=== WHAT THE TASK REQUIRES ===
Transcribe only part of the material below: the lines from the one containing "Keep writing the" through the one containing "end_shape(hexagon, given, instanced(hexagon, given, chosen))", inclusive, exactly as written.

(Stored items from a collection)
###

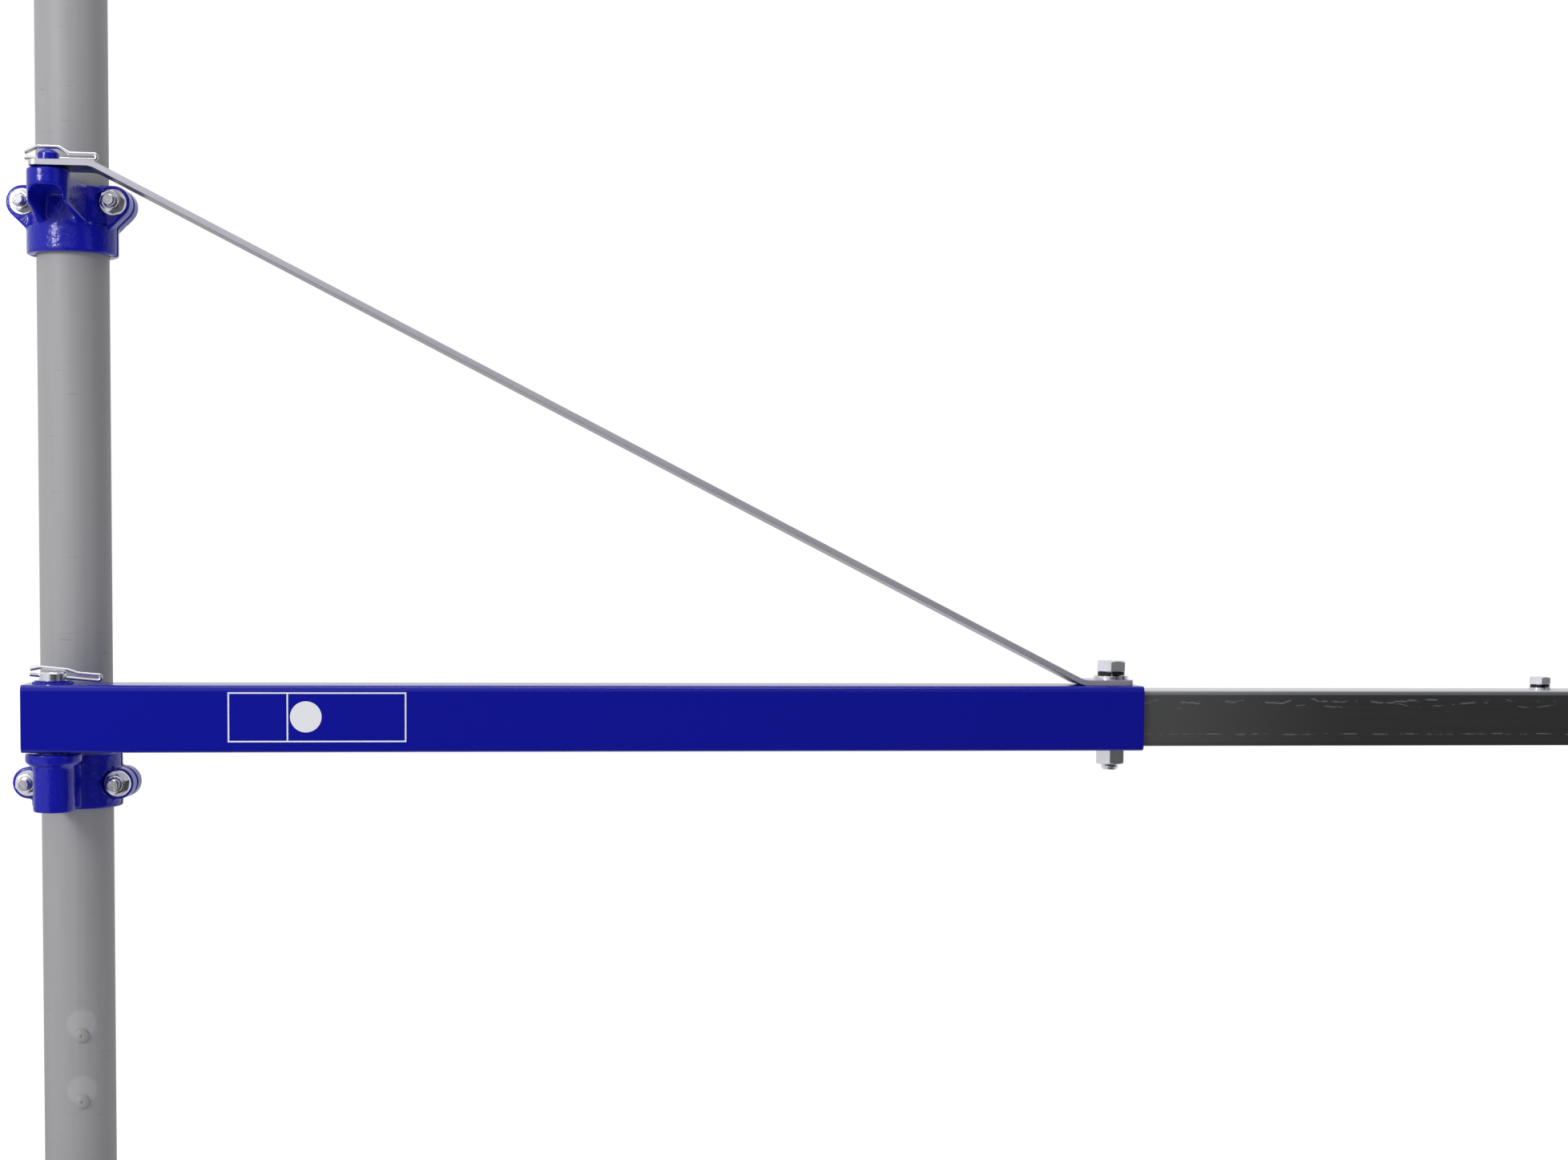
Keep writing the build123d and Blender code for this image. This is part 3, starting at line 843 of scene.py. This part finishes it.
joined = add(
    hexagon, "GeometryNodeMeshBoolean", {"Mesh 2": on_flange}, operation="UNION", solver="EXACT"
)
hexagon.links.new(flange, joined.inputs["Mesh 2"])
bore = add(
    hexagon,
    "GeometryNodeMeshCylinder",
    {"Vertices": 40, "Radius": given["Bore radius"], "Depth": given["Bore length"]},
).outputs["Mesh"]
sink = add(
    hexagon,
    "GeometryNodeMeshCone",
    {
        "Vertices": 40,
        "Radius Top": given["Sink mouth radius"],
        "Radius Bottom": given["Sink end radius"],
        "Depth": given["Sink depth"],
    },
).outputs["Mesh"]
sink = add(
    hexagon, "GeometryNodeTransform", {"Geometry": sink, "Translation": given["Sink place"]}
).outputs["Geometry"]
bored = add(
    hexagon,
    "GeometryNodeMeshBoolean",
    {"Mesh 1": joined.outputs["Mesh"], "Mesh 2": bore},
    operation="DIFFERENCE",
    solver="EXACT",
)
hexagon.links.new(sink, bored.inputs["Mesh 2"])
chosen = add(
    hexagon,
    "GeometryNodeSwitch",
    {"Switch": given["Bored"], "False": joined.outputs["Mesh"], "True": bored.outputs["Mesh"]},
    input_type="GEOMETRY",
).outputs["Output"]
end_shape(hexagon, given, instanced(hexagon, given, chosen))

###

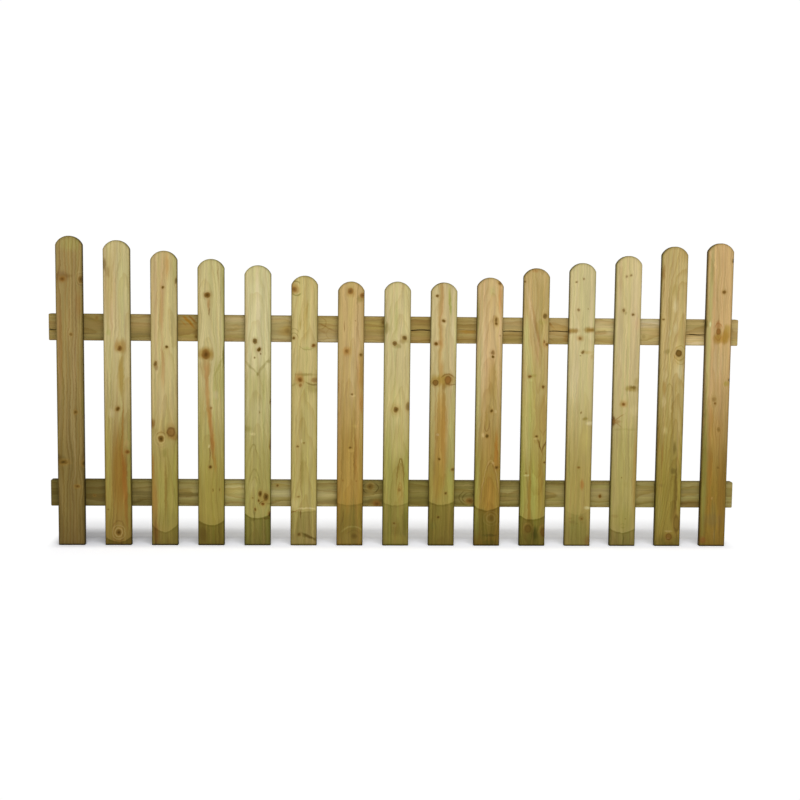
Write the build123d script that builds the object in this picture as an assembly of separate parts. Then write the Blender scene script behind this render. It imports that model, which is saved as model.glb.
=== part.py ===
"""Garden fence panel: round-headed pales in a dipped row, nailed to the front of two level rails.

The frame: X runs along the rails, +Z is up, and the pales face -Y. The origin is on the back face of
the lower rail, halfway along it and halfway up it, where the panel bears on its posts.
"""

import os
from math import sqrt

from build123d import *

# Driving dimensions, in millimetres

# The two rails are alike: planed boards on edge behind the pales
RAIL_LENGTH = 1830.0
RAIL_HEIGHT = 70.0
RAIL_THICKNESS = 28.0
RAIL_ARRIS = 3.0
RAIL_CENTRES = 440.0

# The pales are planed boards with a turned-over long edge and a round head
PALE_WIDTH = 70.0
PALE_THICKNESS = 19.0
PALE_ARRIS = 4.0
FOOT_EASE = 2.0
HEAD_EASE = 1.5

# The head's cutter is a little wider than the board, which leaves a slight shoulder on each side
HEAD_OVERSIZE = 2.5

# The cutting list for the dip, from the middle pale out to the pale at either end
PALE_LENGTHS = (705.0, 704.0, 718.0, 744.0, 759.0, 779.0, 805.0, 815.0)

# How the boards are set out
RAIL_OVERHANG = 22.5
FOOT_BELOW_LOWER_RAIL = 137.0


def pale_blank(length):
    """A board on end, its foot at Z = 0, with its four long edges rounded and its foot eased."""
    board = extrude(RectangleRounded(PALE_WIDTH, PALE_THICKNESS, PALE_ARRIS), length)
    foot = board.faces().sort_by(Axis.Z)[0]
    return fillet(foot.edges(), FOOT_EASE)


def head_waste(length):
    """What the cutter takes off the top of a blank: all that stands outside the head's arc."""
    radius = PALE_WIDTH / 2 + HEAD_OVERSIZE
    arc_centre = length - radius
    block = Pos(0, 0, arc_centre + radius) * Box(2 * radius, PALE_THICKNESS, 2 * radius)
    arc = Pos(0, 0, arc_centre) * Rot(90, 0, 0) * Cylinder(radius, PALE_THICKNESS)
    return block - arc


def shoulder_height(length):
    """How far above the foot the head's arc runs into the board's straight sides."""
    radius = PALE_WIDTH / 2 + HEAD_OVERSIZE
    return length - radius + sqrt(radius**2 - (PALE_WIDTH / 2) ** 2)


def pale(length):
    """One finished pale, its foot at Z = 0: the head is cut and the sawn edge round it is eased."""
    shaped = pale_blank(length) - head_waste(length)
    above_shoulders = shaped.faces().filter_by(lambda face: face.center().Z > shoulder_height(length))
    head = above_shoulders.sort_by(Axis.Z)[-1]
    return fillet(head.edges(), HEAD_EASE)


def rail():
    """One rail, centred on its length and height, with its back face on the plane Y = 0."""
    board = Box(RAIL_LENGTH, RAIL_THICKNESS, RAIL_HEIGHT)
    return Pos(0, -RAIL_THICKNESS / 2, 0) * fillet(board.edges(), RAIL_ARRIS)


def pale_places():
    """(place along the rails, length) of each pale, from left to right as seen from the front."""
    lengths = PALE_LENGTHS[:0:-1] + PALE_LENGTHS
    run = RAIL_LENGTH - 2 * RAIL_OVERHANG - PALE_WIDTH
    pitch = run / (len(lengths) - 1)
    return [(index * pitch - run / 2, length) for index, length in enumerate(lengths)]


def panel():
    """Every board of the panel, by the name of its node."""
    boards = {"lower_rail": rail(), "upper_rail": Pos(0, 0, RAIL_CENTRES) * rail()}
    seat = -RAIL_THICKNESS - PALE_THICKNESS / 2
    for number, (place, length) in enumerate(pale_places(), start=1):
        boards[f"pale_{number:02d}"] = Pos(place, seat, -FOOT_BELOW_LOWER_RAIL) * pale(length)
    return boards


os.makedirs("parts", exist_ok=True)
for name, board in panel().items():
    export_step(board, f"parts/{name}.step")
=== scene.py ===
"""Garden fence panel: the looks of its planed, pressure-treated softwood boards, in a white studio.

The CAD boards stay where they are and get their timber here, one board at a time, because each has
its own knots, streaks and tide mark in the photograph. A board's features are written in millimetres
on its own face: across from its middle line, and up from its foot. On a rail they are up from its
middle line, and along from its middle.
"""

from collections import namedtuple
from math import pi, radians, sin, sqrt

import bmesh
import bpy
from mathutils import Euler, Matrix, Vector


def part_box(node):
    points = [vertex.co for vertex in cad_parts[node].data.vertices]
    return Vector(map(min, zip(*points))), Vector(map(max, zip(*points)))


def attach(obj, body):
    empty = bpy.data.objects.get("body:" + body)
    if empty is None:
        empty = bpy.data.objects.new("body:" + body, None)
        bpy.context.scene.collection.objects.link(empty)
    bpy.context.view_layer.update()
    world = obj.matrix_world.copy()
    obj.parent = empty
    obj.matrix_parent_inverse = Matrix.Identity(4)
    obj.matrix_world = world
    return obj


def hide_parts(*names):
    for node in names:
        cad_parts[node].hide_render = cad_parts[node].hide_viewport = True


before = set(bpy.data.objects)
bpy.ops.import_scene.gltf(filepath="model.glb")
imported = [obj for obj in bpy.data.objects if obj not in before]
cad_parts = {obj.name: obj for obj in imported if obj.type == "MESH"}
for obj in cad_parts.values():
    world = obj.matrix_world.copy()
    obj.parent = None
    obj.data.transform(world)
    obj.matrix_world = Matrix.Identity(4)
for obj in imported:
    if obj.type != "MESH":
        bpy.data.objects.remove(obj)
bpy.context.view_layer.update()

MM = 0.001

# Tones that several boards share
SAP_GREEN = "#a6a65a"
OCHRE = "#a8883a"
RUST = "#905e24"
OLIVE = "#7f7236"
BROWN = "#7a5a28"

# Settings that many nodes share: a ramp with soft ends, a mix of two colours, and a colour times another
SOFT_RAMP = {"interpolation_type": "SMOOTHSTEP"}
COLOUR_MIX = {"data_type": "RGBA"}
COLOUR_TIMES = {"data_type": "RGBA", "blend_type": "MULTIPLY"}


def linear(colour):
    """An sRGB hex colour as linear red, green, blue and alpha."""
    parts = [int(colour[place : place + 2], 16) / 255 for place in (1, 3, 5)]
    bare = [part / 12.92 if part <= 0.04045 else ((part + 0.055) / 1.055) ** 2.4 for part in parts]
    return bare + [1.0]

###

=== TASK ANSWER ===
Keep writing the build123d and Blender code for this image. This is part 3, starting at line 843 of scene.py. This part finishes it.
joined = add(
    hexagon, "GeometryNodeMeshBoolean", {"Mesh 2": on_flange}, operation="UNION", solver="EXACT"
)
hexagon.links.new(flange, joined.inputs["Mesh 2"])
bore = add(
    hexagon,
    "GeometryNodeMeshCylinder",
    {"Vertices": 40, "Radius": given["Bore radius"], "Depth": given["Bore length"]},
).outputs["Mesh"]
sink = add(
    hexagon,
    "GeometryNodeMeshCone",
    {
        "Vertices": 40,
        "Radius Top": given["Sink mouth radius"],
        "Radius Bottom": given["Sink end radius"],
        "Depth": given["Sink depth"],
    },
).outputs["Mesh"]
sink = add(
    hexagon, "GeometryNodeTransform", {"Geometry": sink, "Translation": given["Sink place"]}
).outputs["Geometry"]
bored = add(
    hexagon,
    "GeometryNodeMeshBoolean",
    {"Mesh 1": joined.outputs["Mesh"], "Mesh 2": bore},
    operation="DIFFERENCE",
    solver="EXACT",
)
hexagon.links.new(sink, bored.inputs["Mesh 2"])
chosen = add(
    hexagon,
    "GeometryNodeSwitch",
    {"Switch": given["Bored"], "False": joined.outputs["Mesh"], "True": bored.outputs["Mesh"]},
    input_type="GEOMETRY",
).outputs["Output"]
end_shape(hexagon, given, instanced(hexagon, given, chosen))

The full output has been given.